SEC outside counselor Michael Iacopino brought up an interesting problem for people worried about wood: fuel supply has not traditionally been part of the SEC’s mandate. When a coal powered facility opens in New Hampshire the SEC doesn’t ask where they are getting their coal, he said, and if an oil or natural gas plant were to open they wouldn’t ask then either. So it is imperative, he said, that petitioners point out why the issue they are raising falls under the SEC’s purview. Look at the law, he said, and make sure it is there.

The statute that creates and tasks the SEC does talk about “the overall economic growth of the state, the environment of the state, and the use of natural resources” when describing why the legislature created the SEC, but it is unclear how that applies to wood.
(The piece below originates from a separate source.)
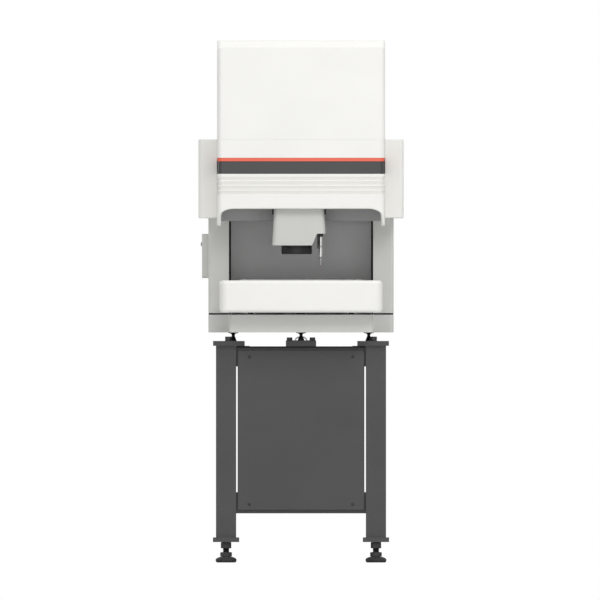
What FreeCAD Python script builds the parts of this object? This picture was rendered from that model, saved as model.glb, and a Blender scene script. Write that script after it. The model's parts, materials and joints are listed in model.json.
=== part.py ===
import FreeCAD, Part
import math
import os
import Sketcher
from FreeCAD import Vector

# Vision measuring machine on its stand, in millimetres. The origin is on the floor under the
# middle of the machine, +Z is up and the operator stands on the -Y side.

sizes = {
    # stand
    "foot_spread": 445.0,
    "leg_pitch": 500.0,
    "stand_back": 15.0,
    "leg_side": 60.0,
    "leg_wall": 3.2,
    "leg_length": 568.6,
    "foot_plate_side": 78.0,
    "foot_plate_thick": 14.0,
    "top_plate_side": 94.0,
    "top_plate_thick": 14.5,
    "top_plate_lip": 8.6,
    "rail_height": 60.0,
    "rail_depth": 40.0,
    "rail_wall": 3.0,
    "upper_rail_drop": 1.4,
    "lower_rail_rise": 71.2,
    "panel_gap": 6.5,
    "panel_sheet": 1.6,
    "panel_proud": 8.0,
    "panel_below": 12.6,
    "panel_above": 10.5,
    "panel_screw_x": 153.4,
    "panel_screw_rise": 27.1,
    "panel_hole": 3.2,
    "unit_tall": 300.0,
    "unit_deep": 360.0,
    "unit_wide": 300.0,
    "tray_sheet": 3.0,
    # levelling feet
    "pad_radius": 31.0,
    "pad_tall": 17.0,
    "pad_rim": 10.5,
    "pad_neck": 19.2,
    "pad_seat": 6.8,
    "pad_socket": 13.0,
    "stem_radius": 9.5,
    "stem_length": 150.0,
    "collar_across": 30.0,
    "collar_tall": 14.0,
    "stem_show": 11.0,
    "nut_across": 27.0,
    "nut_tall": 18.7,
    "nut_chamfer": 2.0,
    "collar_chamfer": 2.0,
    "run_gap": 0.3,
    # machine supports
    "rear_jack_spread": 402.0,
    "support_rise": 683.0,
    "block_wide": 90.0,
    "block_deep": 66.0,
    "block_tall": 18.0,
    "block_chamfer": 2.0,
    "jack_dish": 14.5,
    "jack_dish_tall": 6.0,
    "jack_neck": 4.5,
    "jack_neck_tall": 3.0,
    "jack_base": 9.8,
    "bolt_across": 14.5,
    "bolt_head": 8.6,
    "bolt_spread": 68.0,
    "bolt_chamfer": 1.2,
    "stop_across": 17.0,
    "stop_head": 13.1,
    "stop_spread": 431.2,
    # machine bed and columns
    "bed_tall": 52.6,
    "bed_front": -335.0,
    "bed_rear": 345.0,
    "bed_wide": 428.0,
    "bed_skin": 22.0,
    "bed_wall": 16.0,
    "bed_corner": 10.0,
    "bed_shoulder": -110.0,
    "bed_cells": 3,
    "machine_wide": 550.0,
    "column_gap": 5.1,
    "column_inset": 3.0,
    "column_wide": 61.0,
    "column_front": -80.0,
    "column_rear": 285.0,
    "column_top": 1062.0,
    "column_wall": 10.0,
    "column_corner": 9.0,
    "column_clear": 1.5,
    "back_panel_wide": 416.0,
    "back_panel_front": 118.0,
    "back_panel_sheet": 3.0,
    "back_panel_fold": 20.0,
    "beam_front": -60.0,
    "beam_deep": 120.0,
    "beam_tall": 140.0,
    "beam_wall": 10.0,
    "skirt_wide": 482.0,
    "skirt_bottom": 1013.9,
    "skirt_sheet": 2.0,
    "skirt_stand": 6.0,
    # upper covers
    "cover_wide": 499.0,
    "cover_front": -262.0,
    "cover_rear": 290.0,
    "cover_sheet": 3.0,
    "cover_corner": 16.0,
    "cover_bottom": 1256.2,
    "cover_top": 1527.6,
    "cap_tall": 22.4,
    "cap_slope": 22.0,
    "cap_lip": 1.5,
    "cap_edge": 2.5,
    "band_bottom": 1201.6,
    "stripe_tall": 10.4,
    "stripe_inset": 1.0,
    "dark_tall": 37.4,
    "dark_inset": 3.0,
    "rib_count": 4,
    "rib_pitch": 13.7,
    "rib_tall": 8.6,
    "rib_proud": 6.0,
    "rib_slope": 4.0,
    "visor_top": 1092.6,
    "arch_top": 1049.5,
    "visor_bottom": 999.3,
    "visor_wall": 7.6,
    "visor_front_wall": 9.0,
    "arch_round": 20.0,
    "fascia_rear": -168.0,
    "wing_width": 55.2,
    "wing_bottom": 1022.0,
    "wing_corner": 14.0,
    "wing_sheet": 3.0,
    "boss_side": 18.0,
    "rear_box_rear": 385.0,
    "rear_box_bottom": 760.0,
    "rear_box_corner": 12.0,
    "vent_count": 9,
    "vent_pitch": 14.0,
    "vent_tall": 5.0,
    "vent_length": 130.0,
    "vent_middle": 110.0,
    "vent_rise": 280.0,
    "inlet_wide": 50.0,
    "inlet_tall": 30.0,
    "inlet_deep": 26.0,
    "inlet_wall": 5.0,
    "inlet_x": 170.0,
    "inlet_rise": 40.0,
    "blade_wide": 2.0,
    "blade_tall": 8.0,
    "blade_pitch": 9.0,
    "blade_long": 15.0,
    # optical axis and stage
    "axis_x": -12.8,
    "axis_y": -184.0,
    "guide_spread": 300.0,
    "guide_wide": 15.0,
    "guide_tall": 15.0,
    "guide_waist": 3.0,
    "y_rail_front": -266.0,
    "y_rail_length": 380.0,
    "truck_wide": 34.0,
    "truck_long": 56.0,
    "truck_tall": 28.0,
    "truck_foot": 4.0,
    "y_truck_spread": 100.0,
    "y_truck_middle": -74.0,
    "table_wide": 362.0,
    "table_deep": 325.0,
    "table_top": 840.0,
    "table_ledge": 14.0,
    "table_floor": 10.0,
    "frame_wide": 330.0,
    "frame_deep": 250.0,
    "frame_top": 842.6,
    "frame_thick": 14.0,
    "glass_wide": 270.0,
    "glass_deep": 190.0,
    "glass_thick": 8.0,
    "glass_lip": 6.0,
    "fixture_hole": 2.5,
    "fixture_pitch_x": 300.0,
    "fixture_pitch_y": 224.0,
    "light_wide": 150.0,
    "light_deep": 150.0,
    "light_tall": 22.0,
    "stage_cover_wide": 484.0,
    "stage_cover_front": -385.0,
    "stage_cover_rear": -315.0,
    "stage_cover_bottom": 742.0,
    "stage_cover_top": 837.6,
    "stage_cover_corner": 24.0,
    "stage_cover_edge": 10.0,
    "stage_cover_sheet": 3.0,
    # drives
    "screw_radius": 8.0,
    "z_screw_radius": 6.0,
    "nut_wide": 30.0,
    "nut_clear": 2.0,
    "nut_long": 34.0,
    "bearing_side": 27.0,
    "bearing_long": 22.0,
    "motor_long": 50.0,
    "motor_bevel": 4.5,
    "y_bearing_front": -267.0,
    "y_bearing_rear": 45.0,
    # cross carriage
    "x_guide_low": 1090.0,
    "x_guide_high": 1176.0,
    "x_guide_length": 426.0,
    "x_screw_rise": 1133.0,
    "x_truck_spread": 100.0,
    "x_bearing_left": -205.0,
    "x_bearing_right": 150.0,
    "head_middle": -5.85,
    "carriage_wide": 150.0,
    "carriage_bottom": 1036.0,
    "carriage_top": 1262.0,
    "carriage_thick": 14.0,
    "carriage_corner": 6.0,
    "z_guide_spread": 104.0,
    "z_rail_bottom": 1040.0,
    "z_rail_length": 220.0,
    "z_bearing_tall": 9.0,
    "z_bearing_top": 1240.0,
    "z_slide_wide": 161.7,
    "z_slide_bottom": 1033.0,
    "z_slide_top": 1200.0,
    "z_slide_thick": 20.0,
    "z_truck_bottom": 1080.0,
    "z_truck_long": 60.0,
    "z_nut_bottom": 1078.0,
    "z_nut_tall": 24.0,
    # measuring head
    "shell_left": -86.0,
    "shell_right": 73.3,
    "shell_step_left": 32.7,
    "shell_step_right": 47.5,
    "shell_bottom": 941.5,
    "shell_shoulder": 976.5,
    "shell_top": 1075.0,
    "shell_taper": 7.2,
    "shell_deep": 90.0,
    "shell_corner": 14.0,
    "shell_sheet": 3.0,
    "ring_radius": 45.0,
    "ring_bore": 24.0,
    "ring_bottom": 915.6,
    "lens_radius": 22.0,
    "lens_recess": 2.4,
    "tube_radius": 26.0,
    "tube_top": 1120.0,
    "camera_side": 44.0,
    "camera_tall": 60.0,
    "camera_corner": 4.4,
    "bracket_rise": 1082.0,
    "bracket_tall": 30.0,
    "bracket_wide": 36.0,
    "probe_x": 58.5,
    "probe_y": -200.0,
    "probe_radius": 6.2,
    "probe_top": 968.0,
    "probe_joint": 939.0,
    "notch_tall": 3.0,
    "probe_neck": 3.0,
    "probe_bottom": 902.0,
    "module_radius": 5.6,
    "arm_left": 48.0,
    "arm_wide": 4.0,
    "arm_deep": 22.0,
    "arm_bottom": 932.0,
    "arm_margin": 1.0,
    "gimbal_radius": 3.0,
    "gimbal_bore": 1.6,
    "gimbal_tall": 1.8,
    "pivot_drop": 1.8,
    "stylus_radius": 0.75,
    "stylus_tip": 879.0,
    "ball_radius": 1.5,
    # controls
    "switch_left": -294.0,
    "switch_front": -40.0,
    "switch_deep": 60.0,
    "switch_bottom": 844.4,
    "switch_top": 975.6,
    "switch_round": 6.0,
    "button_rise": 945.4,
    "button_radius": 6.0,
    "button_proud": 3.6,
    "button_long": 9.0,
    "button_travel": 2.0,
}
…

Transmission raises similar issues, since ISO New England doesn’t fall under the SEC, and therefore the committee cannot force them to do anything. There may be forces beyond the committee’s control in in these proceedings, and two of the key issues people are concerned about may be among them.

Transmission and wood supply were the most repeated concerns raised by potential intervenors. Now the attorneys are going to have to go to work, to formulate convincing arguments as to why the SEC should concern itself with these issues. Since the law doesn’t clearly include either of these in their jurisdiction it may take some legal gymnastics to make the arguments stick. I’m interested to see where that goes.

But for people concerned about the appearance of the project, the attorney representing the public, Senior Assistant Attorney General Allen Brooks, said one of his concerns was whether the project will fit within the community. He wanted to make sure it wouldn’t be an eyesore, he said. Whether it is or not depends largely on how you feel about the project overall, I imagine, so that will be a tough issue to sort out cleanly. But the public counsel has certainly heard the concerns of some Berlin residents. Now we’ve got seven more months to see where this all goes.